## [Required task]
Filter the data for lines with the word "that", then copy every line so identified.

^^^^^^^^^^^^^^^^

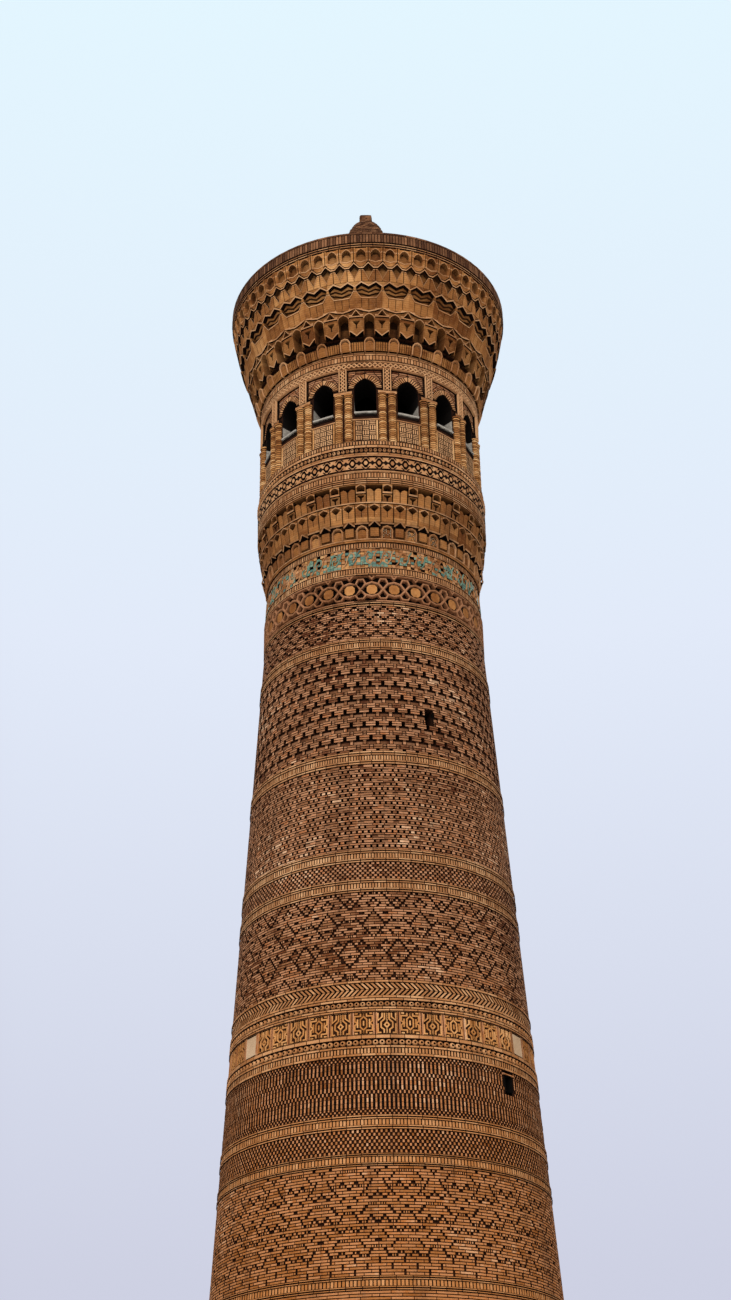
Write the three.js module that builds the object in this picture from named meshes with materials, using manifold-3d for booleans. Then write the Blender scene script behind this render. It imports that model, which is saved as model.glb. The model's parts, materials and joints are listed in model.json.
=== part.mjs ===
// Brick minaret with a tapering banded shaft, two corbelled cornices and a
// sixteen-arched lantern, modelled at half its real size.
//
// Heights and radii below are those of the real tower in metres. They are
// brought to model millimetres by one factor. Azimuth 0 is the side that
// faces -Y, and azimuths grow towards +X. +Z is up and the ground is at 0.

import * as THREE from 'three';
import { mergeVertices } from 'three/addons/utils/BufferGeometryUtils.js';
import Module from 'manifold-3d';

const wasm = await Module();
wasm.setup();

// Scale

const modelScale = 0.5;
const metre = 1000 * modelScale;
const jointGap = 0.3;
const degree = Math.PI / 180;

// Shaft

const footRadius = 4.951;
const taper = 0.0622;
const ringProjection = 0.025;
const plinthProjection = 0.1;
const wellRadius = 1.6;
const shaftSides = 48;
const wellSides = 24;

// Levels of the courses, from the ground up

const plinthTop = 0.9;
const lanternFoot = 33.89;
const lanternFloorTop = 34.1;
const sillLevel = 34.85;
const springLevel = 35.8;
const archApex = 36.22;
const arcadeTop = 36.54;
const roofLevel = 40.95;
const moundTop = 45.14;
const stubTop = 45.48;

// Lantern

const windowCount = 16;
const segmentCount = 8;
const bay = 360 / windowCount;
const lanternRadius = 3.28;
const roomRadius = 2.4;
const vaultRadius = 2.6;
const windowWidth = 0.66;
const colonnetteRadius = 0.11;
const colonnetteSides = 8;
const colonnetteTurn = 2.5;
const colonnetteTop = 35.62;
const stripWidth = 0.235;
const stripRadius = 3.4;
const stripFoot = 35.72;
const stripTrim = 0.002;
const panelWidth = 0.6;
const panelFoot = 34;
const panelTop = 34.71;
const panelDepth = 0.08;
const overlap = 0.1;
const clearCut = 0.4;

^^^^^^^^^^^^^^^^

## [Exercise result]
Write the three.js module that builds the object in this picture from named meshes with materials, using manifold-3d for booleans. Then write the Blender scene script behind this render. It imports that model, which is saved as model.glb. The model's parts, materials and joints are listed in model.json.
// brought to model millimetres by one factor. Azimuth 0 is the side that